Projet atypique s'il en est que celui mené par de nombreux partenaires actifs dans le domaine de la nature et du patrimoine ferroviaire, à savoir la restauration d'une ancienne cabine d'aiguillage à la gare de Sourbrodt pour y accueillir des chauve-souris
Sauvegarde du patrimoine et biodiversité, voilà résumé en deux mots ce projet atypique sur le site de l’ancienne gare de Sourbrodt, avec notamment la réhabilitation de l’ancienne cabine d’aiguillage, construite entre 1906 et 1908, la plus ancienne de Belgique et une des dernières encore préservées, qui va être transformée en gite pour chauve-souris ! « La cabine était vraiment dégradée, il y avait des trous au niveau de la toiture, des courants d’air, alors que les chauve-souris ont besoin d’endroits calmes, abrités des courants d’air », précise Emily Hugo, coordinatrice de la cellule Natura 2000 pour Natagriwal. « En fonction de leur mode de vie les chauve-souris ont besoin, en hiver, d’un lieu où hiberner avec température stable, humide, pour éviter qu’elles se dessèchent lors de l’hibernation. C’est ce qui est en cours ici, en réaménageant le sous-étage de la cabine, dans sa partie supérieure elle servira d’affection d’été pour les chauve-souris pour y établir leur maternité en fait », détaille encore Emily Hugo. On précisera que de nombreuses mesures sont prises pour le confort de ces chiroptères, comme une ouverture de 40 cm sur 6 cm pour éviter le passage de gros prédateurs, une deuxième entrée-sortie pour s’échapper le cas échéant, occlusion des ouvertures pour plonger dans le noir toute la cabine, etc. Il faut savoir que les chauves-souris, mammifères généralement mal connus, sont menacées à l’échelle européenne. « Leurs terrains de chasse disparaissent en raison de la modification des paysages (disparition des haies et des vergers, urbanisation des campagnes, utilisation de pesticides…), de la dégradation de leurs gîtes d’été et d’hiver (isolation des toitures, rejointoiement de bâtiments ou ouvrages d’art) et de la pollution lumineuse qui perturbe leurs proies.
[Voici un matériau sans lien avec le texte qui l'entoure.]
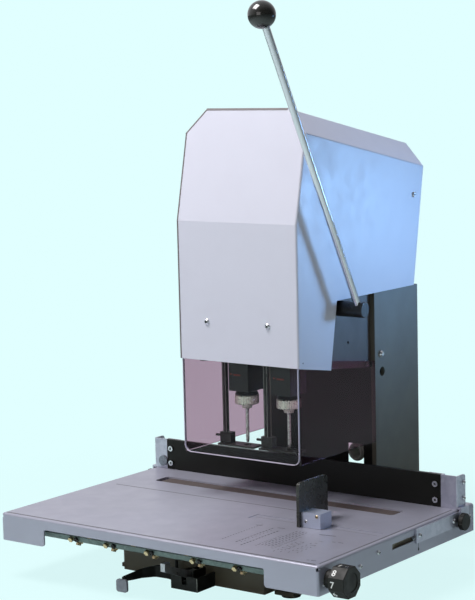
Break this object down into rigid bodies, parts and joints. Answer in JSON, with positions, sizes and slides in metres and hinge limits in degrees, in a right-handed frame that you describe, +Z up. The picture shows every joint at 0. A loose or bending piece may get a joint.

Les chauves-souris, par leur cycle de vie dissocié en deux phases, utilisent deux types de gîtes au cours de l’année : un, d’été et un second, d’hiver. Dans le premier, les femelles se regroupent en colonies de reproduction appelées « maternités ». Les jeunes restent au chaud, ensemble. Les femelles partent chasser la nuit puis reviennent les allaiter. Le second gîte est utilisé pour hiberner. Il doit être calme, humide pour éviter la déshydratation des chauves-souris et garder une température stable comprise en 1 et 12°. »
Passionné de patrimoine ferroviaire
Ce réaménagement de cette cabine d’aiguillage, on le doit avant tout à l’ASBL 811, qui a déjà concrétisé la restauration de deux anciens signaux ferroviaires à palettes et donc aussi la réhabilitation de la cabine d’aiguillage abandonnée depuis bientôt 25 ans. « Tous ceux qui ont parcouru le RAVeL de la Vennbahn auront eu l’œil attiré par ces témoins énigmatiques d’un temps révolu. Les travaux sur les anciens signaux sont presque terminés. Ils ont été repeints dans leurs couleurs d’origine. Restent encore à poser les panneaux didactiques et les anciennes lanternes à pétrole qui, jusque dans les années 50-60’, réglaient la circulation des trains la nuit. Ces travaux sont subventionnés par l’Agence wallonne du Patrimoine (AWaP).
Les travaux de réhabilitation de l’ancienne cabine d’aiguillage viennent de débuter. Le bâtiment conservera son architecture typique de l’époque prussienne avec notamment sa toiture en cherbins, une ardoise arrondie, caractéristique de l’Ardenne et de l’Eifel. Une des originalités de ce projet est qu’il associe sauvegarde du patrimoine et protection de la biodiversité. En effet, les espaces du rez-de-chaussée et les combles sous la toiture seront affectés comme gîtes pour chauves-souris. La salle des commandes, au 1er étage, pourra être visitée plusieurs fois par an, notamment dans le cadre des journées du patrimoine.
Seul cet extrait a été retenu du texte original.